The anaemic nature of Tom’s performances led many to believe that he would struggle in League One, and that fear seemed to be being realised over the first 10 games of the season, with Elliott and new signing Tyrone Barnett interchangeable alongside Lyle Taylor in a staid 442 line-up.

But a switch to 433 in late September changed Tom’s, and the team’s, fortunes.

Away wins at Oxford, Bury, and Peterborough saw the Dons playing their best football of the season, with Taylor and Andy Barcham flourishing alongside the big man upfront. Whilst Elliott dominated both centre-halves in the air, his two partners exploited space out wide and in-behind the opposition, which allowed the Dons midfield to push high up the pitch also. Teams were unable to counter the fluid nature of the team in that period, and another play-off push was not out of the question, especially with Dom Poleon slotting comfortably into the system when required.

However, the key to the success of that system was dependent on Elliott winning his battles. And just before Christmas, once teams figured out how to nullify his threat, Tom’s impact became marginalised – and the team suffered. Unable to win his aerial duels, his lack of pace, and surprisingly poor ability with his back to goal, were accentuated. Worryingly, we did not seem confident to change plans from what had been working so well for us before, and so became almost obsessed with directing our attacking play through Tom, to the visible frustration of some of his teammates.

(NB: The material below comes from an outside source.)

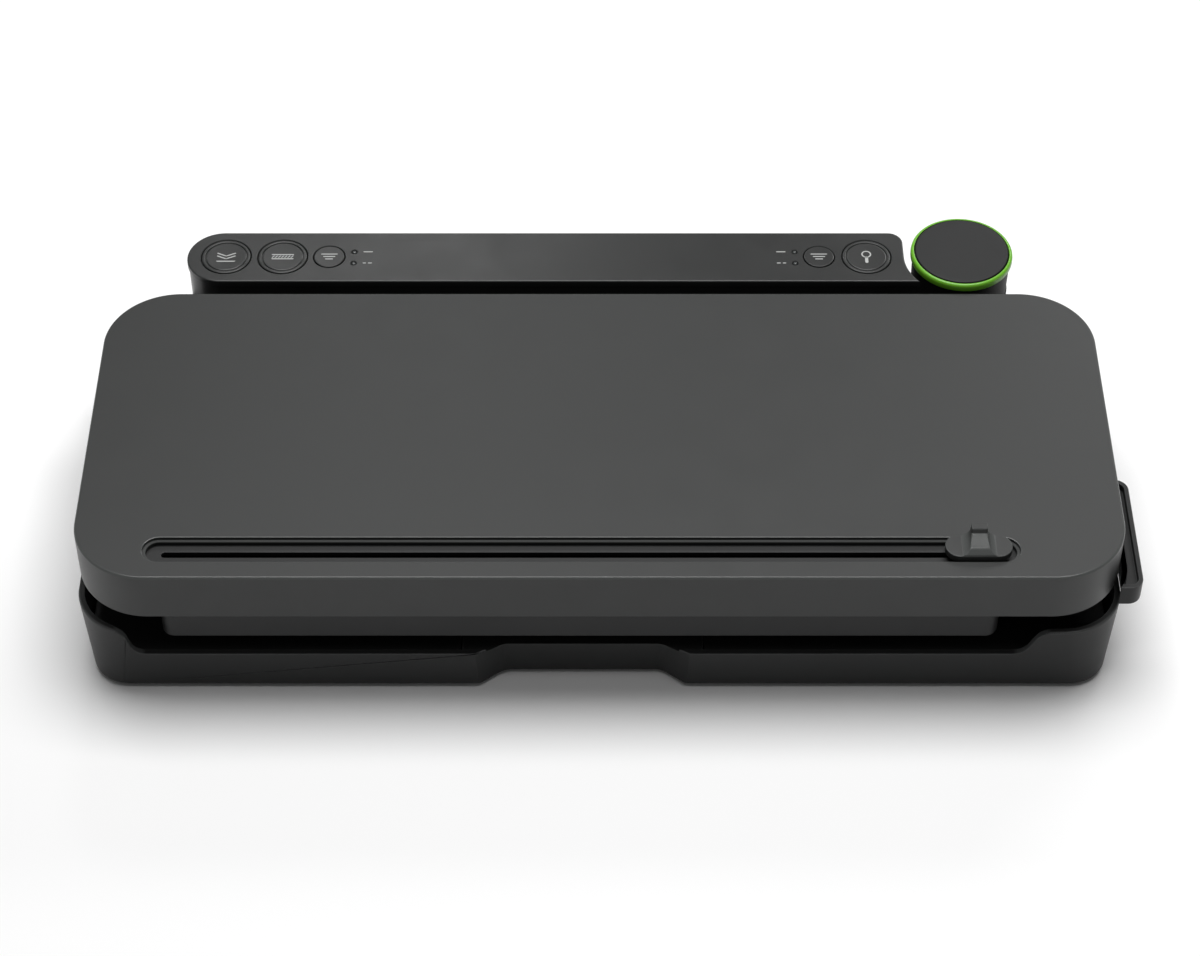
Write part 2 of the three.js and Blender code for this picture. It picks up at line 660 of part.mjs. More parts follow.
function panelCover() {
  const body = loft([
    { points: panelOutline(0), z: COVER_BOTTOM },
    { points: panelOutline(0), z: LID_TOP - 0.5 },
    { points: panelOutline(0.5), z: LID_TOP },
  ]);
  const posts = [[-90, 188], [-20, 188], [50, 188], [75, 188]].map(([x, y]) =>
    disc(x, y, 2.2, BOARD_Z + 1.6 + GAP, LID_TOP - 1, 14));
  return cut(
    join(cut(body, plate(panelOutline(3), COVER_BOTTOM - 1, LID_TOP - PANEL_THICKNESS)), ...posts),
    ...BUTTONS.map(({ x, radius }) => disc(x, BUTTON_Y, radius + BUTTON_GAP, 60, LID_TOP + 1, 28)),
    ...LIGHTS.map(({ x, y }) => disc(x, y, 1.2, 60, LID_TOP + 1, 12)),
  );
}

function button({ x, radius }) {
  const top = LID_TOP + 0.15;
  const cap = revolve(
    [
      [0, 62.3], [radius + 1, 62.3], [radius + 1, 63.1], [radius, 63.1], [radius, top - 0.4],
      [radius - 0.4, top], [0, top],
    ],
    x, BUTTON_Y, 22,
  );
  return join(cap, disc(x, BUTTON_Y, 2.6, 56.3, 62.5, 12));
}

function buttonKeypad() {
  const z = BOARD_Z + 1.6 + GAP;
  const sheet = box(PANEL_LEFT + 6, 119, BUTTON_Y - 5.5, BUTTON_Y + 5.5, z, z + 1.2);
  return join(sheet, ...BUTTONS.map(({ x }) => revolve([[0, z], [4.6, z], [3, z + 3.2], [0, z + 3.2]], x, BUTTON_Y, 12)));
}

add("panel_housing", panelHousing(), TOWER_COLOR, 0.45);
add("panel_cover", panelCover(), TOWER_COLOR, 0.38);
BUTTONS.forEach((spec) => add(spec.name, button(spec), TOWER_COLOR, 0.4));
LIGHTS.forEach(({ x, y }, i) => add(`status_light_${i + 1}`, disc(x, y, 0.9, 63.2, LID_TOP + 0.1, 12), 0x555a58, 0.2));
add("control_board", box(PANEL_LEFT + 10, 120, 168.5, 190, BOARD_Z, BOARD_Z + 1.6), BOARD, 0.5);
add("button_keypad", buttonKeypad(), RUBBER, 0.8);

// ---- Pump and electronics ----

function motorFan(x) {
  const blades = [];
  for (let k = 0; k < 6; k++) {
    const angle = k * 60;
    const blade = box(x, x + 4, MOTOR_Y - 1.6, MOTOR_Y + 1.6, MOTOR_Z + 2, MOTOR_Z + 9.5);
    blades.push(blade.translate([0, -MOTOR_Y, -MOTOR_Z]).rotate([angle, 0, 0]).translate([0, MOTOR_Y, MOTOR_Z]));
  }
  return cut(
    join(rodX(MOTOR_Y, MOTOR_Z, 3.6, x - 0.5, x + 4.5), ...blades),
    rodX(MOTOR_Y, MOTOR_Z, 1.6 + GAP, x - 1, x + 5, 12),
  );
}

function pumpMotor() {
  const can = join(
    rodX(MOTOR_Y, MOTOR_Z, MOTOR_RADIUS, -60, -18, 28),
    rodX(MOTOR_Y, MOTOR_Z, 4, -63, -15, 16),
  );
  return cut(can, rodX(MOTOR_Y, MOTOR_Z, 1.75, -64, -14, 16));
}

function pumpHead() {
  const head = join(
    box(6, 46, MOTOR_Y - 9.6, MOTOR_Y + 9.6, 12, 38),
    box(12, 40, MOTOR_Y - 7, MOTOR_Y + 7, 38, 45),
  );
  return cut(head, rodX(MOTOR_Y, MOTOR_Z, 2.2, 5, 16, 14));
}

function solenoidValve() {
  return join(
    box(60, 82, MOTOR_Y - 8, MOTOR_Y + 8, 12, 28),
    rodX(MOTOR_Y, 20, 2.4, 54, 88, 14),
    disc(71, MOTOR_Y, 5, 28, 34, 18),
  );
}

add("pump_motor", pumpMotor(), 0x8d9094, 0.35, 1);
add("motor_shaft", rodX(MOTOR_Y, MOTOR_Z, 1.6, -76, 12, 12), STEEL, 0.25, 1);
add("motor_fan", motorFan(-72), 0x2a2a2a, 0.5);
add("pump_head", pumpHead(), 0x2d2f30, 0.5);
add("solenoid_valve", solenoidValve(), 0x50524f, 0.5);
add("vacuum_tube", sweep([[26, 169, 9], [26, 150, 8.6], [26, 110, 9.4], [26, 76.5, 12]], 2.6, 10), 0x9a9a94, 0.5);
add("handheld_tube", sweep([[92, 177, 12], [112, 172, 9], [136, 174, 8.6], [DOCK_X, DOCK_Y, 13], [DOCK_X, DOCK_Y, 22.6]], 2.6, 16), 0x9a9a94, 0.5);
add("power_board", box(-172, -88, 168, 190.4, 8, 9.6), BOARD, 0.5);
add("transformer", join(
  box(-150, -122, 171, 188, 9.9, 30), box(-146, -126, 169.5, 189.5, 13, 27),
), 0x6c5a34, 0.5);
add("lid_microswitch", box(150, 163, HUMP_FRONT + 4, HUMP_REAR - 4, 5, 14), DARK, 0.5);

// ---- Latch ----

function latchLever() {
  // The inner edge keeps clear of the base's rounded corner, also when the lever is pressed.
  const besideBase = (clearance, front) => {
    const radius = RIM_CORNER + clearance;
    const middle = RIM_FRONT + RIM_CORNER;
    const points = [];
    for (let k = 6; k >= 0; k--) {
      const y = front + ((middle - front) * k) / 6;
      points.push([RIM_HALF_WIDTH - RIM_CORNER + Math.sqrt(radius ** 2 - (middle - y) ** 2), y]);
    }
    return points;
  };
  const rim = rounded([
    [LEVER_OUTER, LEVER_FRONT, 5.5], [LEVER_OUTER, LEVER_REAR, 5.5], [LEVER_INNER, LEVER_REAR],
    ...besideBase(LEVER_INNER - RIM_HALF_WIDTH, LEVER_FRONT),
  ], 6);
  const dish = rounded([
    [LEVER_OUTER - 1.8, LEVER_FRONT + 2, 3.4], [LEVER_OUTER - 1.8, LEVER_REAR - 2, 3.4],
    [LEVER_INNER + 0.5, LEVER_REAR - 2], ...besideBase(LEVER_INNER + 0.5 - RIM_HALF_WIDTH, LEVER_FRONT + 2),
  ], 6);
  const wall = [
    ...besideBase(LEVER_INNER + LEVER_WALL - RIM_HALF_WIDTH, LEVER_WALL_FRONT).reverse(),
    [LEVER_INNER + LEVER_WALL, 60], [LEVER_INNER, 60],
    ...besideBase(LEVER_INNER - RIM_HALF_WIDTH, LEVER_WALL_FRONT),
  ];
  const arm = [[54, 38.5], [63.5, 42], [90, 31], [94, 20], [84, 17], [80, 26]];
  const armOutline = arm.map(([y, z]) => new THREE.Vector2(y, z));
  return cut(
    join(
      cut(plate(rim, LEVER_BOTTOM, LEVER_TOP), plate(dish, LEVER_TOP - 3, LEVER_TOP + 1)),
      plate(rounded(wall), LEVER_WALL_BOTTOM, LEVER_BOTTOM + 1),
      barX(armOutline, LEVER_ARM, LEVER_ARM + 4),
      rodX(SHAFT_Y, SHAFT_Z, 8, LEVER_ARM, LEVER_ARM + 4, 28),
    ),
    rodX(SHAFT_Y, SHAFT_Z, SHAFT_RADIUS + GAP, LEVER_ARM - 1, LEVER_ARM + 2.8),
  );
}

function latchHook(x) {
  const outline = [[86, 24], [90, 24], [90, 41], [80, 41], [80, 38], [86, 37]];
  return cut(
    join(
      barX(outline.map(([y, z]) => new THREE.Vector2(y, z)), x - 2.5, x + 2.5),
      rodX(SHAFT_Y, SHAFT_Z, 5.6, x - 2.5, x + 2.5, 20),
    ),
    rodX(SHAFT_Y, SHAFT_Z, SHAFT_RADIUS + GAP / 2, x - 3, x + 3),
  );
}

add("latch_lever", latchLever(), BASE_COLOR, 0.42);
add("latch_shaft", rodX(SHAFT_Y, SHAFT_Z, SHAFT_RADIUS - 0.05, -189, LEVER_ARM + 2.4), STEEL, 0.35, 1);
add("latch_hook_left", latchHook(-HOOK_X), STEEL, 0.4, 1);
add("latch_hook_right", latchHook(HOOK_X), STEEL, 0.4, 1);

// ---- Handheld sealer ----

function handheldBody() {
  return revolve([
    [0, 28], [16.6, 28], [17.6, 30], [17.6, 50.6], [19.9, 51.2], [20.2, 64.9], [19.2, 65.1],
    [19.2, 66.4], [0, 66.4],
  ], DOCK_X, DOCK_Y, 32);
}

function handheldDock() {
  return revolve([
    [5.2, 23.3], [20.3, 23.3], [20.3, 50.2], [18.2, 50.2], [18.2, 25.5], [5.2, 25.5], [5.2, 23.3],
  ], DOCK_X, DOCK_Y, 32);
}

add("handheld_dock", handheldDock(), BASE_COLOR, 0.5);
add("handheld_body", handheldBody(), 0x232425, 0.45);
add("handheld_nozzle", revolve([[0, 25.8], [6, 25.8], [9, 27.7], [0, 27.7]], DOCK_X, DOCK_Y, 24), RUBBER, 0.8);
add("handheld_ring", revolve([
  [19.65, 65.4], [21.1, 65.6], [RING_RADIUS, 67.6], [20.4, 68.6], [19.65, 68.6], [19.65, 65.4],
], DOCK_X, DOCK_Y, 36), 0x77c132, 0.35);
add("handheld_cap", revolve([
  [0, 66.7], [19.35, 66.7], [19.35, 68.7], [18.9, HANDHELD_TOP], [14, HANDHELD_TOP + 0.1],
  [0, HANDHELD_TOP + 0.15],
], DOCK_X, DOCK_Y, 36), 0x2e302f, 0.5);

model.position.set(SHIFT_X, SHIFT_Y, 0);
const vacuumSealer = new THREE.Group();
vacuumSealer.name = "vacuum_sealer";
vacuumSealer.add(model);

export default vacuumSealer;
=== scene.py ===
"""Countertop vacuum sealer: the looks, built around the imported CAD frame. Metres, +Z up."""
import json
from math import acos, asin, cos, pi, radians, sin, tan

import bmesh
import bpy
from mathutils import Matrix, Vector


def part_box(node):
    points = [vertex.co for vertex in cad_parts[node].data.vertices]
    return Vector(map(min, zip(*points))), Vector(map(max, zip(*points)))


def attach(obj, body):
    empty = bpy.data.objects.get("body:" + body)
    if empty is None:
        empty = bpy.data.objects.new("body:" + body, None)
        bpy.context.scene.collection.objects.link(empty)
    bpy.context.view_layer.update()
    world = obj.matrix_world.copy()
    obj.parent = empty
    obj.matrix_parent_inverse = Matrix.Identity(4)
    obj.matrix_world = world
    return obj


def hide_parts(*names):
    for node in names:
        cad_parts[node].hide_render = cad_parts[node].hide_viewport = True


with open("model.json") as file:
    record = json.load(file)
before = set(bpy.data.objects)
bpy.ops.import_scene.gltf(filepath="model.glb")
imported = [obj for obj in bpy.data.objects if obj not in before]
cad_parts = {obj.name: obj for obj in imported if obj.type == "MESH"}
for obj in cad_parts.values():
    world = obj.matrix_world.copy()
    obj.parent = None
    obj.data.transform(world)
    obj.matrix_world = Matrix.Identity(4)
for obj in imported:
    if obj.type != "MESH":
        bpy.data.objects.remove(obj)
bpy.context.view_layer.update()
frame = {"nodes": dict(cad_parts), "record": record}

MM = 0.001

LID_LOW, LID_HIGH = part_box("lid_shell")
MID_X = (LID_LOW[0] + LID_HIGH[0]) / 2  # the lid's middle, from which the design's X is measured
FRONT_Y = LID_LOW[1]  # the lid's front face, from which the design's Y is measured


def at(x, y, z=0.0):
    """A design point, in millimetres from the lid's front middle at floor level, in the frame's metres."""
    return Vector((MID_X + x * MM, FRONT_Y + y * MM, z * MM))


# ---- Camera, floor and light ----

CAMERA_BACK = 0.7603  # from the lid's front face
CAMERA_RIGHT = 0.0002  # of the lid's middle
CAMERA_RISE = 0.8458  # above the lid's top
CAMERA_PITCH = 46.16  # degrees below the horizon
CAMERA_LENS = 91.2
WORLD_LIGHT = 0.13
LAMPS = [  # name, place, target, size, power
    ("overhead", (0.05, 0.30, 1.60), (0.0, -0.02, 0.03), (1.3, 0.8), 26.0),
    ("edge_strip", (0.1, -0.55, 2.00), (0.0, 0.0, 0.05), (1.6, 0.10), 4.0),
    ("rear_sheen", (0.75, 1.45, 1.10), (0.0, 0.0, 0.05), (0.7, 0.40), 6.0),
    ("panel_glint", (-0.20, 1.40, 1.20), (-0.05, 0.18, 0.06), (0.25, 0.20), 1.6),
]


def make_camera():
    data = bpy.data.cameras.new("camera")
    data.lens = CAMERA_LENS
    data.sensor_width = 36.0
    data.clip_end = 50.0
    camera = bpy.data.objects.new("camera", data)
    bpy.context.scene.collection.objects.link(camera)
    camera.location = (MID_X + CAMERA_RIGHT, FRONT_Y - CAMERA_BACK, LID_HIGH[2] + CAMERA_RISE)
    camera.rotation_euler = (radians(90.0 - CAMERA_PITCH), 0.0, 0.0)
    bpy.context.scene.camera = camera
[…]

Occasionally, it paid dividends – Bolton away, for example – but for the most part, it hampered us. Tom’s late equaliser at home to Charlton was born more out of persistence than quality, and the subsequent draw with Coventry – for which Elliott was suspended – exhibited the tactical rigidity we had succumbed to: if Tom was not there, we did not change style, only personnel. We had become so one-dimensional that the team lacked ideas, imagination, or invention. After the turn of the new year, we managed just five wins – and Tom failed to score in any of them.

So instead of being fearful of the impact Elliott’s departure will have on the team, we must take advantage of his leaving, and re-evaluate how we will tackle League One next year. We have to reassess how to get the best out of our most productive attacking players – namely Poleon and Taylor, who were as and more prolific than Elliott respectively last year – and instil a flexibility in our players that avoids prescribing them with a complacent, routine game-plan.

This does not mean we forget the contribution Tom made for us, nor that he is an upstanding individual, as the podcast team discovered whilst working with him in the latter part of the season, during which time he proved himself a true gentleman and perfect ambassador for the club.

But had he not decided to chance his arm with Millwall – and the club offered him a new contract, remember – we’d have likely slept-walked into keeping calm and carrying on as before, almost certainly into a scrap to avoid relegation.

We can feel sad that such a character is no longer a part of our family, but we must welcome the opportunity to make ourselves stronger, and more stable, without him. The signing of Kwesi Appiah is the first step: his touch and movement, allied with the pace of Barcham and goals that Lyle guarantees, should make us forget what has been, and get us excited by what is to come.